Deshalb gibts auch einArray Out of Bounds, also außerhalb der Feldgröße.

mfg BRoll


----------



## xyt4n (27. Sep 2012)

Danke! Diesen Fehler hab ich eigentlich ausgeschlossen. Ich dachte die Variable Zeilenzahl ist die "Indexlänge" und nicht die Länge des Arrays, oder wie soll ich das verstehen?

Wenn ich den ersten Index will, heißt es doch array[0][0]. 

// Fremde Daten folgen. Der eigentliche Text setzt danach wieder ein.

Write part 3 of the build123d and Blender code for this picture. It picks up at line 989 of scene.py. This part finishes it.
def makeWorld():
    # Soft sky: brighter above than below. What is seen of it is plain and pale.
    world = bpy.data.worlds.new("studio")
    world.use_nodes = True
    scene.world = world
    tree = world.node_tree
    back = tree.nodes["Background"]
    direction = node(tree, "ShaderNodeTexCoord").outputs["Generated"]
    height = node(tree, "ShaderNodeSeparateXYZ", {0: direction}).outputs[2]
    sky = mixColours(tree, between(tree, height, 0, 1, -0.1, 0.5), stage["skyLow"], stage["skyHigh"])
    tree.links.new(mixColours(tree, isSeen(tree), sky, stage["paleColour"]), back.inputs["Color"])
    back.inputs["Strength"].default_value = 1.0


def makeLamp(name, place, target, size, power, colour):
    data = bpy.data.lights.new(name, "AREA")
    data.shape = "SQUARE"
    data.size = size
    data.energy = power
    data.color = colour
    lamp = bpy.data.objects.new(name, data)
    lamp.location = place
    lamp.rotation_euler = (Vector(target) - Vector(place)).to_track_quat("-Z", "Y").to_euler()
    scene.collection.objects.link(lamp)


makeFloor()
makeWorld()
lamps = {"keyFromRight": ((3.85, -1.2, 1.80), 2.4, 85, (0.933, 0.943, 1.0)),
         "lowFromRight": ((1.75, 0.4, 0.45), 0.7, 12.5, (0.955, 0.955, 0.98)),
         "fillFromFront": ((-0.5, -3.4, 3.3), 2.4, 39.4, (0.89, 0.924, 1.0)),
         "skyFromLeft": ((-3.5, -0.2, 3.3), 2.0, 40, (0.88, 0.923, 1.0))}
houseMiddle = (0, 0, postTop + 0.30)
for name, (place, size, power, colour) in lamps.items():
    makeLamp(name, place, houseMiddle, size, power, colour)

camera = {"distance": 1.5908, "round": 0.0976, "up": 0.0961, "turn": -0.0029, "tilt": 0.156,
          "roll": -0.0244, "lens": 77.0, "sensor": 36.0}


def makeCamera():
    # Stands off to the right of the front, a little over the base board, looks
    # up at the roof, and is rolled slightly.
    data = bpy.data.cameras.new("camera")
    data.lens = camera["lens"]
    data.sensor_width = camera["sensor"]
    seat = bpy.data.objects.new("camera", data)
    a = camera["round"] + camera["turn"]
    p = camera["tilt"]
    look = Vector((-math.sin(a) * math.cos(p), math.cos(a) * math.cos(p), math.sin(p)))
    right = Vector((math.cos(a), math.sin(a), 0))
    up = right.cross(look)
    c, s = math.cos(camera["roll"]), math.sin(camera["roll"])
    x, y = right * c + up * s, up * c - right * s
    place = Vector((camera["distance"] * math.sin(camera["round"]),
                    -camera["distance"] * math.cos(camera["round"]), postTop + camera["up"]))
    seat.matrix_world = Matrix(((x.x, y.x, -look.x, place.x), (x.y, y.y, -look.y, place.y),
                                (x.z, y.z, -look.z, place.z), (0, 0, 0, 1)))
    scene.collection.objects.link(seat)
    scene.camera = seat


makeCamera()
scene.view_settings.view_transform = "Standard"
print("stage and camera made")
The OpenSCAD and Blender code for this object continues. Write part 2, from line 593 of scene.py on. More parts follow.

Ich bin ehrlich gesagt jetzt verwirrt.???:L


----------



## BRoll (27. Sep 2012)

Sagen wir mal zeilenanzahl =5.

Und wenn du ein Array   zb.  int[] test=new int[5]; machst,
dann hat der die Felder: {0,1,2,3,4} = 5 Stück.
Du darfst dich da nicht verwirren lassen mit der 0,
wenn ein Array  5 Felder groß ist, ist der höchste Index die 4.

Aber wenn du die Länge von einem Array ausliest, bekommst
du dann wieder die 5, also die Felderanazhl != Höchster Index,
sondern Felderanzahl = Höchster Index+1; 

Also würde test.length; 5 zurückgeben.
Trotzdem gibts das Feld tes[5] nicht!

Ich hoffe du hasts jetzt verstanden 

mfg BRoll


----------



## Bernd Hohmann (27. Sep 2012)

Das ist immer wieder verwirrent, besonders wenn man zusätzlich mit Sprachen arbeitet wo der erste Arrayindex die 1 ist statt 0 wie in Java.

"int test[]=new int[1]" erzeugt ein Array der Länge "1", das erste und einzige Element darin ist aber "test[0]"

"int test[]=new int[5]" erzeugt ein Array der Länge "5", die belegbaren Elemente sind 0,1,2,3,4 (zähl die Anzahl der Ziffern, es sind genau 5 Stück).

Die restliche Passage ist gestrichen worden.